Monday, January 4, 2016

January 4th

8th Grade Art
     
     *Intro to Stain Glass

Stained Glass Assignment/ Criteria
Objective: Students will learn a process of mosaic my using construction paper and tissue paper
Directions:
*Using thin paper divided into 4, draw roughs, these may be a design/ pattern, nature, and or a landscape. It must utilize the space on the paper same as it should look for a final on the construction paper.
*When choosing the best remember you are thinking stain glass, not how large can I make my sections or how quickly can I get this assignment done. Every area must be no larger than 2” by 2” that includes any item that is the same such as sky, land, water, or just designs.
*Enlarge best on black construction paper, draw a ½ inch border, the border must be showing in the composition at the end not just to start, (important).
*When drawing your choice you need to intertwine everything together, including the border.  Too much black showing becomes boring, not enough black makes design too weak. There should not be any area of black larger than the border, all sections need to be ¼” unless some sections need just a hair larger for interlocking.
*You are trying to recreate a stain glass not just a project. All rules for a stain glass must apply to your finished product. The border is the frame, the tissue is the glass, and the black is the lead, keeping all the pieces together.
*Using an x-acto knife, and lap board cut out sections leaving thicknesses of black. 
*Using tissue paper, glue and scissors to cut the tissue, trace your sections of tissue to the appropriate size for the section, do not extent outside the shape, cut tissue and glue to the back of the construction paper. You should be gluing to the pencil side so on the completed project there should be no pencil showing.   Section by section will need to be addressed with each tissue paper color.
*Be creative to show values, level change, and section change. Taking large sections of tissue and pasting it to the back is not stained glass. This is just being lazy.
*See examples, for ideas and best results.
*This assignment shows elements of art: line (curved, diagonal, horizontal, and vertical), shapes (geometric and organic), space (positive and negative) and color (any and all from the tissues found in box). Principles of design: balance (asymmetrical or symmetrical), and could even show rhythm (pattern).



Foundation Art

* Intro to Measured Portraits then Grid Value Portrait

*Students will draw a step by step portrait being taught the importance of each step and shapes when they are complete they will be turning in a basic drawing of a measured portrait with lines and detail contained with in the whole of the composition. Due Tuesday

Students will be introduced to a Grid Value Portrait they will work on thick paper then will add a grid and draw in the proportions and basic shapes adding detail as they go along with values to complete the portrait.  The most important part of the portrait  in this project will be proportions and values. remember the basic steps in drawing a composition and the project will go fine.  
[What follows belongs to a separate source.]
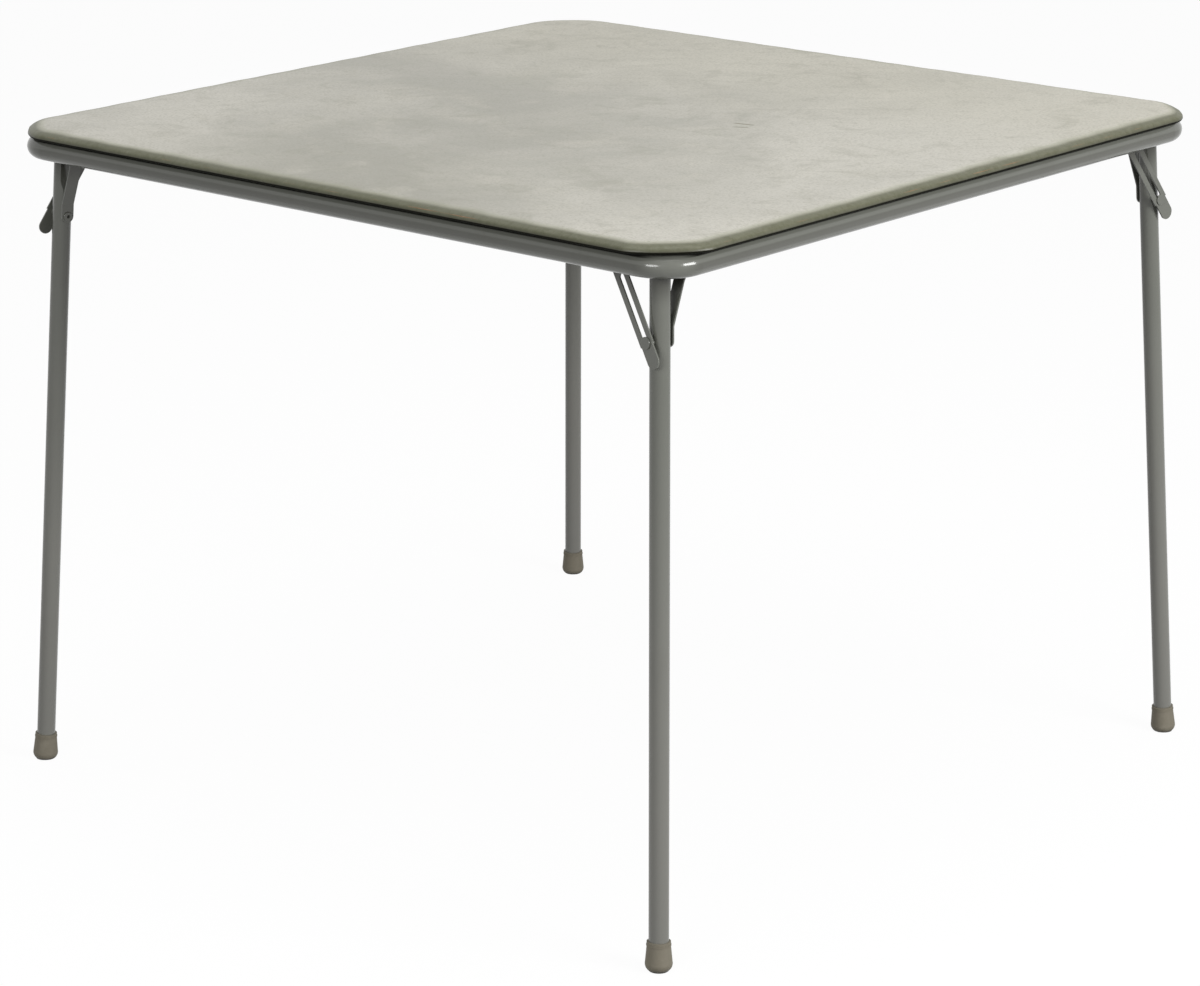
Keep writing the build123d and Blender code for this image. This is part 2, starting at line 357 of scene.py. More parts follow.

Monday, Jan. 4  Language Arts
Learning Objective:  Students will cite textual evidence (RL 8.1), to compare and contrast the structure of text (RL 8.5), analyze the extent to which a filmed production compares to written text (RL 8.7), and analyze the effects differences in point of view have on the audience/reader (RL 8.6).  Students will be introduced to argumentative (W8.1), and informative writing. (W 8.2).
Teaching Objective:  Students will read the text “Staying Alive,” and complete the handout.”

Starter:  Write out the sentence and identify parts of speech including noun, pronoun, preposition, article, verb (type and case), adjective, and conjunction.
Starter Sentence:  both of the classes are noisy but mrs jacksons class is noisier

Vocabulary:  Write the word and the definition.  Know the spelling and definition for summative on Friday.
            *contrast:  to examine and appraise characteristics or qualities in order to discover
              differences
            *counterclaim:  a claim made to rebut a previous claim
            *denotation:  The dictionary meaning of a word
            *theme:  what the author wants the reader to get out of the writing – bigger than the text
              itself
            *summary:  brief retelling of what the text is about

Review:  structural text:  narrative plot, sequential order, cause and effect, compare and contrast, problems and solution – upcoming summative.